## TASK DIRECTIONS
Set down exactly, please, each line from the one containing "fabric_cover()" through the one containing "for node in", both lines included, and no other line.

## PROVIDED MATERIAL
____

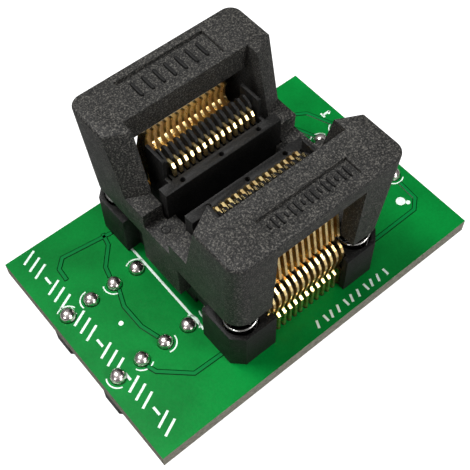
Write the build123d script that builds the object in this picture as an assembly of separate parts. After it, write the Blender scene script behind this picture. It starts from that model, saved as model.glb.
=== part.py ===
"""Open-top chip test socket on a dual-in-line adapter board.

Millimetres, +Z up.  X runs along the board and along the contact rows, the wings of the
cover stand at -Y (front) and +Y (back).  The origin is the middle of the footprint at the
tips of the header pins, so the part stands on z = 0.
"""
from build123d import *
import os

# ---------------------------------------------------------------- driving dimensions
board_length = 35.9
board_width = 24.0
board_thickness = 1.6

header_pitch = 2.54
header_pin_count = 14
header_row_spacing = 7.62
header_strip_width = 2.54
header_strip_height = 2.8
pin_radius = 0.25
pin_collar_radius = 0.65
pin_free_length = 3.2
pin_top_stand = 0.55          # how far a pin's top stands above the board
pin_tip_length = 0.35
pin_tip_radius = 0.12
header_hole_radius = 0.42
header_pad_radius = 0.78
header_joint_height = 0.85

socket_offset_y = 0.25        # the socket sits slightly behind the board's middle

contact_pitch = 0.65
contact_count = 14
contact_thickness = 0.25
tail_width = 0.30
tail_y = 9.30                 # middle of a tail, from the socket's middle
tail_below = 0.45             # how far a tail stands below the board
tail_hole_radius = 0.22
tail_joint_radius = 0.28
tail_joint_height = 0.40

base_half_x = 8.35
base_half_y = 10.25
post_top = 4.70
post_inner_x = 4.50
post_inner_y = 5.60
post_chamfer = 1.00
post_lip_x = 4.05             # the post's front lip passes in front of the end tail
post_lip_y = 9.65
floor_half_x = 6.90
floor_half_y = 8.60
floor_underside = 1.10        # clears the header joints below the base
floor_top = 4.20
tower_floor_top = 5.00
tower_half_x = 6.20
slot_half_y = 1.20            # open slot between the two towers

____

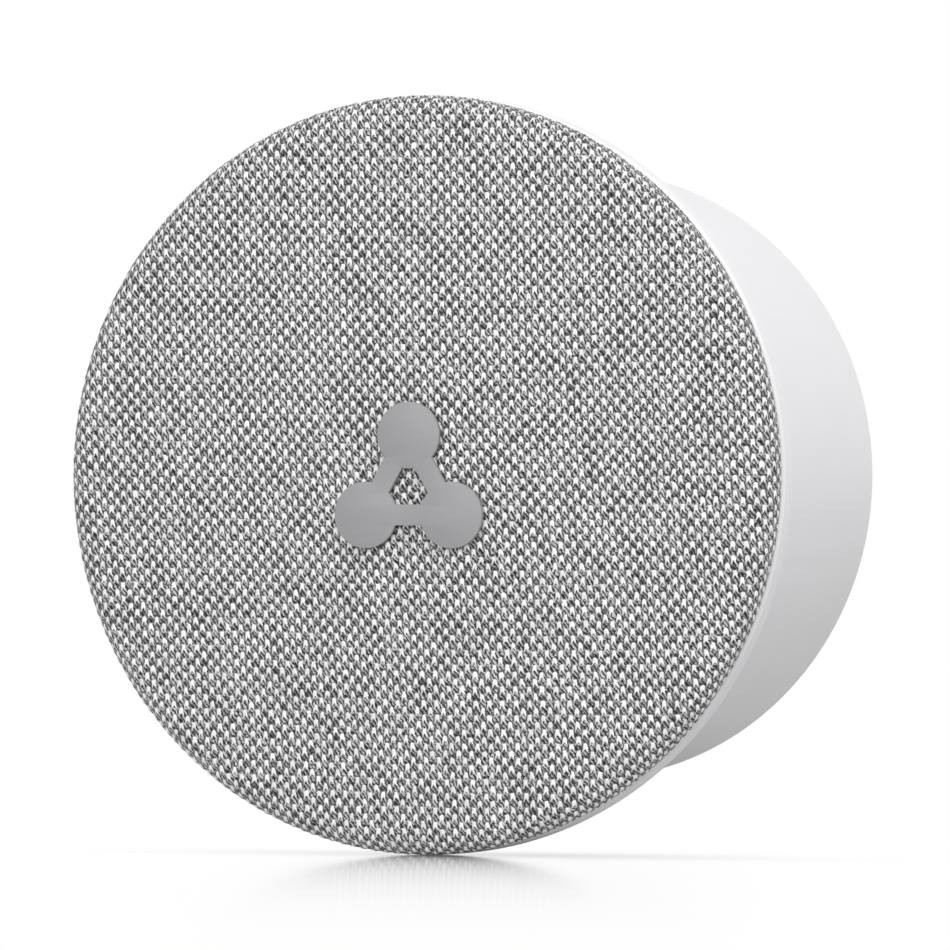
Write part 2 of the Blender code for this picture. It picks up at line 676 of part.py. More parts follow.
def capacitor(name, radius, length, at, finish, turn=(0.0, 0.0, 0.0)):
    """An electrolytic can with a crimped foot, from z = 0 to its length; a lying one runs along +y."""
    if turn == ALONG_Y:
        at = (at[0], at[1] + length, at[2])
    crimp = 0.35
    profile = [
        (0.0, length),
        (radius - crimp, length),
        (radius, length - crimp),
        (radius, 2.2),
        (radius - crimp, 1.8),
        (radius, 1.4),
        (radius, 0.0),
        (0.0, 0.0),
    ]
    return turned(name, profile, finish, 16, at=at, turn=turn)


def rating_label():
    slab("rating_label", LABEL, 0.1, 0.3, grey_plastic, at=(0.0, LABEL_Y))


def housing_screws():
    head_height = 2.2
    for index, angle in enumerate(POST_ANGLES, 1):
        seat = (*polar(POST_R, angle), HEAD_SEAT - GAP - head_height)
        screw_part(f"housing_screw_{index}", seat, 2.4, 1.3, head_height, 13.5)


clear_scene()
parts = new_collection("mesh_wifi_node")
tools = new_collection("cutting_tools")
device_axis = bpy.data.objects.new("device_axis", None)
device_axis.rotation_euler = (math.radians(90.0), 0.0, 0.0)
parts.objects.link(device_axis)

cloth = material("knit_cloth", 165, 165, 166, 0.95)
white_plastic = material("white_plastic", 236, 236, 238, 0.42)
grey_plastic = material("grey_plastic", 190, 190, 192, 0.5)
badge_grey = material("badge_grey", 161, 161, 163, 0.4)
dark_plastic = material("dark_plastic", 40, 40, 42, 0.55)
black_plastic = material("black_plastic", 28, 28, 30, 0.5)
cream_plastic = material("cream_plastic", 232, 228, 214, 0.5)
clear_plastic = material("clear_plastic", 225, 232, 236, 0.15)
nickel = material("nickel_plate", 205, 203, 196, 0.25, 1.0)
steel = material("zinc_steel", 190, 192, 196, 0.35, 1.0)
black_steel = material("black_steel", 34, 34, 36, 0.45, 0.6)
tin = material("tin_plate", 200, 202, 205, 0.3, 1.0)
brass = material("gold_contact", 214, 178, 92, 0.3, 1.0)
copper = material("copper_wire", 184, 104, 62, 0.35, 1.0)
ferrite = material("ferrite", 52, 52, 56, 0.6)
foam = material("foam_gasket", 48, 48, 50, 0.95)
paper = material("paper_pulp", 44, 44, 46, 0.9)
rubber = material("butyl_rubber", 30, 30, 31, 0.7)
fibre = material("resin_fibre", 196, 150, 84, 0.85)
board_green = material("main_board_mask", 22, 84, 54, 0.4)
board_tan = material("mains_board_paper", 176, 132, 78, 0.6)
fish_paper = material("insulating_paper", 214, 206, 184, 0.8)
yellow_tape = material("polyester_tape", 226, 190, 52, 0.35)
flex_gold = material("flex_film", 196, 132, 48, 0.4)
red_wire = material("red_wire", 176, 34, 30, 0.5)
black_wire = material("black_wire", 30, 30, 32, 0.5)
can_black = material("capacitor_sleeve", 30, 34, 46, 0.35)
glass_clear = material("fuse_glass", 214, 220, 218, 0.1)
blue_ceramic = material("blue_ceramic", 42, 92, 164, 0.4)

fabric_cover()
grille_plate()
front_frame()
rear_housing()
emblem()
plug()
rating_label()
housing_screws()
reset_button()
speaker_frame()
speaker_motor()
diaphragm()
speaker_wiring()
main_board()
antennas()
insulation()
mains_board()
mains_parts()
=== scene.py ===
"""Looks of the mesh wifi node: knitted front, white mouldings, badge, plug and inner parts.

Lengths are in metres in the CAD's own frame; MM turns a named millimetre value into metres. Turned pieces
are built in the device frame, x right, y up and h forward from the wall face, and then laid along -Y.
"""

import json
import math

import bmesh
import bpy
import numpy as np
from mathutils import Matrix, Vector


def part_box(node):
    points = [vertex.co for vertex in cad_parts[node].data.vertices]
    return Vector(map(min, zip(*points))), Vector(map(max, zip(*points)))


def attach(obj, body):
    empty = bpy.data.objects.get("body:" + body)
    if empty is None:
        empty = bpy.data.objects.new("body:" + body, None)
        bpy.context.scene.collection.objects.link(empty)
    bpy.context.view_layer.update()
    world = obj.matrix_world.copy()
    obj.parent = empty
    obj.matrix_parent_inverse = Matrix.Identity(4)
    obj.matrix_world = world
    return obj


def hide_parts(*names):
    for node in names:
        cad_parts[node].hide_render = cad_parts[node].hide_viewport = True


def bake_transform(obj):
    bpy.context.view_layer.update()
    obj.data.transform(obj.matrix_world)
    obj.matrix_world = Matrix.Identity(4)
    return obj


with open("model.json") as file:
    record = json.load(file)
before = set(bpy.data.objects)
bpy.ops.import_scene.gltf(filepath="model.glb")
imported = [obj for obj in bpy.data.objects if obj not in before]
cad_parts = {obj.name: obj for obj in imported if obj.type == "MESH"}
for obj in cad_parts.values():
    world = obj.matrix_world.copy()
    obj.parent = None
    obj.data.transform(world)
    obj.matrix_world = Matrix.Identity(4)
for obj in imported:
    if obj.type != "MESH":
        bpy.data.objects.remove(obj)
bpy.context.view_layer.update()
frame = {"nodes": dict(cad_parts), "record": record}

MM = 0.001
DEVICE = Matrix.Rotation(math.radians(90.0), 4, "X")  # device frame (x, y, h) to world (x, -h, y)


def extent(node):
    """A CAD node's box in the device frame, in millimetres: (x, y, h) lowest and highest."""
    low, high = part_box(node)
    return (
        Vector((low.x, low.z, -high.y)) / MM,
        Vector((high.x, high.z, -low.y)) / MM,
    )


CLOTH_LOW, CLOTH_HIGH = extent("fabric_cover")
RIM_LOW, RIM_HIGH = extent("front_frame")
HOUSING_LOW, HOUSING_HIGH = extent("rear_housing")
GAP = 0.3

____

## EXERCISE SOLUTION
fabric_cover()
grille_plate()
front_frame()
rear_housing()
emblem()
plug()
rating_label()
housing_screws()
reset_button()
speaker_frame()
speaker_motor()
diaphragm()
speaker_wiring()
main_board()
antennas()
insulation()
mains_board()
mains_parts()
=== scene.py ===
"""Looks of the mesh wifi node: knitted front, white mouldings, badge, plug and inner parts.

Lengths are in metres in the CAD's own frame; MM turns a named millimetre value into metres. Turned pieces
are built in the device frame, x right, y up and h forward from the wall face, and then laid along -Y.
"""

import json
import math

import bmesh
import bpy
import numpy as np
from mathutils import Matrix, Vector


def part_box(node):
    points = [vertex.co for vertex in cad_parts[node].data.vertices]
    return Vector(map(min, zip(*points))), Vector(map(max, zip(*points)))


def attach(obj, body):
    empty = bpy.data.objects.get("body:" + body)
    if empty is None:
        empty = bpy.data.objects.new("body:" + body, None)
        bpy.context.scene.collection.objects.link(empty)
    bpy.context.view_layer.update()
    world = obj.matrix_world.copy()
    obj.parent = empty
    obj.matrix_parent_inverse = Matrix.Identity(4)
    obj.matrix_world = world
    return obj


def hide_parts(*names):
    for node in names:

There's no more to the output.